Anyway, philosophising aside, it was great fun to go down to MoMA and to indulge in some cultural enrichment at the end of the week. This should occur more often, I think; we should make it a point to do something like this at least once a week. After all, with so many opportunities for us to take advantage of here, it behooves us to put in the effort to put them to god use, in order to justify our good fortune in ending up in this place.
*
Anyway, speaking of good fortune, here are two more things to make yourheart flutter in incredulity:
Firstly, the Columbia Arts Initiative, an agency meant to source out good cultural deals for students, somehow managed to secure free tickets for the freshmen to watch the Broadway musical Wicked. That's certainly more than $50 per ticket, and each freshman only needs to pay the $5 booking fee, and we get two tickets apiece! And so, it seems, by next month, I will be able to fulfill one of my objectives of watching show on Broadway, with the really nice surprise that it will cost me next to nothing!
And secondly, there was an announcement on Friday that Barack Obama and John McCain will be coming to campus. At the same time. On September 11. Apparently, they will be giving speeches on the role of national service in America, the importance of citizens contributing to the national interest. They will not actually be talking to each other; they are giving separate speeches. But it will still be the first time they appear on the same stage (if I'm not mistaken). And what wouldn't one give for the chance to hear these two speak, live, in person, and at this crucial juncture, a juncture that feels historic even before it becomes history?
These chances are being given to us even without us putting in any additional effort to get them. I mean, where else in the world will opportunities like these be given away for free? We live, here, on the cusp of a wealth of incredible opportunities. The atmosphere is charged with chances. It keeps you on your toes, because you don't know what to expect at every moment, and yet you know you can expect something that will be worthwhile.
*
And this place's beauty still carries me away. Yesterday morning, went on a school run with G. It was a 5-kilometre route that took us out of our small campus and through nearby Riverside Park, winding our way along the Hudson shore. We had an NYPD escort across busy road junctions, and there were hundreds of people running at the same time, but all this could not override the joy of jogging in the crisp morning air, the sight of the mist lingering across the river, and the New Jersey skyline, barges and a bridge slipping in and out of sight among the foliage. The sheer pleasantness of the scenery is reason enough, I feel, to run that route again.

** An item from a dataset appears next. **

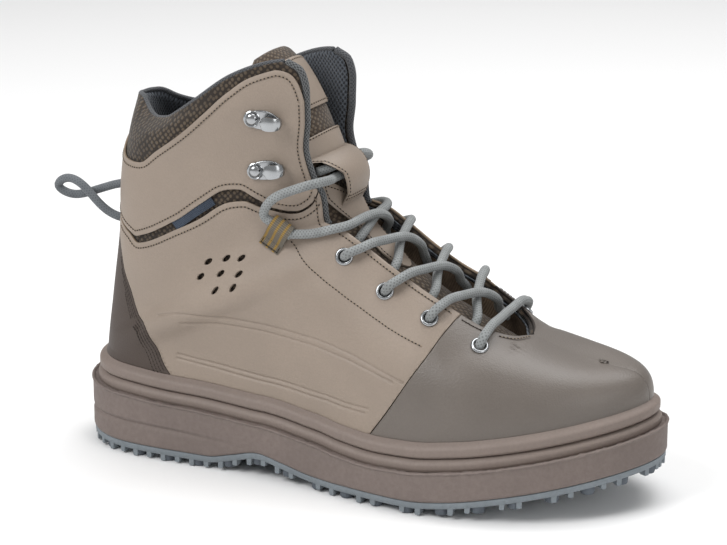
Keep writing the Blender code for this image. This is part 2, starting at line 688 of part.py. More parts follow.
def build_sole(paints, guides):
    """Outsole, midsole, welt, rand and insole."""
    brown = paints["sole_brown"]
    places = foot_stations()
    midsole = (
        (SIDE_BEVEL / 3, midsole_bottom),
        (0.0, lambda x: midsole_bottom(x) + SIDE_BEVEL),
        (0.0, lambda x: groove_height(x) - SIDE_BEVEL / 2),
        (groove_depth, groove_height),
        (0.0, lambda x: groove_height(x) + SIDE_BEVEL / 2),
        (0.0, lambda x: midsole_top(x) - SIDE_BEVEL),
        (SIDE_BEVEL, midsole_top),
    )
    welt = (
        (WELT_INSET + SIDE_BEVEL, lambda x: midsole_top(x) + GAP),
        (WELT_INSET, lambda x: midsole_top(x) + GAP + 0.35 * WELT_THICK),
        (WELT_INSET, lambda x: midsole_top(x) + GAP + 0.65 * WELT_THICK),
        (WELT_INSET + SIDE_BEVEL, seat),
    )
    inside = UPPER_INSET - GAP
    rand = (
        (inside, lambda x: seat(x) + GAP),
        (RAND_INSET + SIDE_BEVEL, lambda x: seat(x) + GAP),
        (RAND_INSET, lambda x: seat(x) + GAP + 0.3 * RAND_HEIGHT),
        (RAND_INSET, lambda x: seat(x) + GAP + 0.6 * RAND_HEIGHT),
        (RAND_INSET + 0.35 * (inside - RAND_INSET), lambda x: seat(x) + GAP + 0.92 * RAND_HEIGHT),
        (inside, brim),
    )
    bed = UPPER_INSET + WALL + INSOLE_CLEARANCE
    insole = ((bed, lambda x: seat(x) + GAP), (bed, lambda x: seat(x) + GAP + INSOLE_THICK))
    return [
        build_outsole(paints["outsole_rubber"], guides),
        slab("midsole", brown, midsole, places),
        slab("welt", brown, welt, places),
        ring_band("rand", brown, rand, places),
        slab("insole", paints["insole_cloth"], insole, places),
    ]


def table_value(table, at):
    knots, values = zip(*table)
    return level(knots, values, at)


def ankle_top(w):
    return table_value(ANKLE_TOP, np.clip(w, 0, 1))


def ankle_bottom(w):
    return table_value(ANKLE_BOTTOM, np.clip(w, 0, 1))


def quarter_top(w):
    return ankle_bottom(w) + table_value(STRIPE_WIDTH, np.clip(w, 0, 1))


def counter_front(u):
    return table_value(COUNTER_FRONT, np.clip(u, COUNTER_FRONT[0][0], COUNTER_FRONT[-1][0]))


def toe_line(w):
    return table_value(TOE_LINE, np.clip(w, 0, 1))


def clear_of_rand(u, w):
    return np.where(u < CORNER_U - 1e-9, 1.0, w - OVERLAY_FOOT)


def build_upper(paints):
    """The upper and what is sewn on it."""
    whole = upper_sheet()
    made = [thicken(mesh_object("upper", whole.points, whole.faces, paints["textile"]), WALL, -1)]

    def overlay(name, sheet, material):
        piece = mesh_object(name, sheet.lifted(GAP), sheet.faces, paints[material])
        made.append(thicken(piece, OVERLAY, 1))

    above = whole.trimmed(clear_of_rand)
    overlay(
        "ankle_panel",
        above.trimmed(lambda u, w: u - ankle_top(w)).trimmed(lambda u, w: ankle_bottom(w) - u),
        "taupe_leather",
    )
    overlay(
        "heel_counter",
        above.trimmed(lambda u, w: u - ankle_bottom(w) - SEAM_GAP).trimmed(lambda u, w: counter_front(u) - w),
        "counter_leather",
    )
    overlay("toe_cap", above.trimmed(lambda u, w: u - toe_line(w)), "toe_leather")
    for side, name in ((-1, "quarter_outer"), (1, "quarter_inner")):
        half = upper_sheet((side,)).trimmed(clear_of_rand)
        half = half.trimmed(lambda u, w: u - quarter_top(w)).trimmed(lambda u, w: toe_line(w) - SEAM_GAP - u)
        overlay(name, half.trimmed(lambda u, w: w - counter_front(u) - 2 * SEAM_GAP), "taupe_leather")
    return made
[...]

And today, went out on my first solo trip into the city. Carried my work with me and made my way down to Union Square, at 14th Street and Broadway. What I found at the other end of the subway ride was a farmer's market set up along the outside of the park, and a green space filled with benches and picnic tables, statues and fountains, set among tall and stately townhouses. Walking among the stalls selling everything from fresh vegetables to cheese and poultry, enjoying the sights and sounds of spontaneous commerce, it felt like such a pity to have to begin my work. And yet, when I had my paper and laptop out, it felt like such a privilege to be able to work in such a pleasant environment. It makes a difference that you can look up when you're bored or tired, and just watch the people going by, with their secret intentions and destinations, or just scare off the gathering pigeons, and feel the breeze as dozens of wings beat the air at once.
And in my solitary moments, I feel as if I can properly listen to this place, and comprehend what it is saying. This city sings as well: from the sharp and echoing sounds on the subway, to the sedate clicking over of the traffic lights that change in succession, one street after another on a wave that runs the length of Manhattan, to the buskers and artists that surprise you on street corners and in tunnels, to the occasional blaring of sirens that accompany the rush of flashing lights among the maze of Manhattan streets. And when I'm alone, I feel like I can pay full attention to this spontaneous, unselfconscious symphony. I can interpret it, I can read it, and I can act on it. When I'm alone, I feel more in sync with the city as a whole, more a part of its fabric.
If only you could hear what this city sounds like...
*
And outside, now, a noisy game of ultimate frisbee is in progress, echoing all across the quad. At first, I have to admit (and rather regretfully, at that), I had assumed that there was alcohol involved - an assumption based wholly on prejudice and ignorance. But it seems like they're really just intoxicated with the night, with the notion of the first weekend after the holidays.
I guess I really should be putting more effort into getting involved in these kinds of activities. After all, isn't this meant to be part of the college experience, or at least part of the ideal that everyone comes to college carrying in one's imagination? But it is rather tiring, I find, to keep putting in this effort. It is particularly hard to talk to people who are culturally American. I lack the social awareness, the cultural markers to carry out a proper conversation. I find that I am prematurely distracted by cultural differences, and thus am unable to concentrate on what they're saying. And at the same time, I don't know enough about ambient culture (like TV, politics, sports, even the weather) to make small talk, meaning that conversations tend to peter out rather quickly. This is a problem, I guess, that will dissipate with time. But in the meantime, people are making friends in this crucial period of transition. This is something, I think, that I cannot simply wait for; I cannot wait for it to simply take care of itself.
But at the same time, I remain essentially a conversation-ender, if you will. I tend to be an observer; I watch, I see, I hear, I listen, I feel. And then sometimes I write, and even more rarely, I draw. Talking does not come into it as something central or fundamental. Or, if it does, it comes in as a means to communicate the meanings that I find in the observations. At this point, though, it doesn't seem like the communication of this type of meaning is of central interest to anyone. And, having nothing to say, I simply don't say anything.
At the end of the day, I certainly want to make new friends here, if only for the self-interested motivation that I will need the support of a vibrant social network in the months to come. But at this point in time, I want to see more, and to know more. This objective, unfortunately, is not something that is widely shared, I think. People come here to look for different things, and it turns out that I am looking for something that is quite different from what most people are looking for.
The question, then, is whether I should just get with the programme, and look for what they are looking for as well.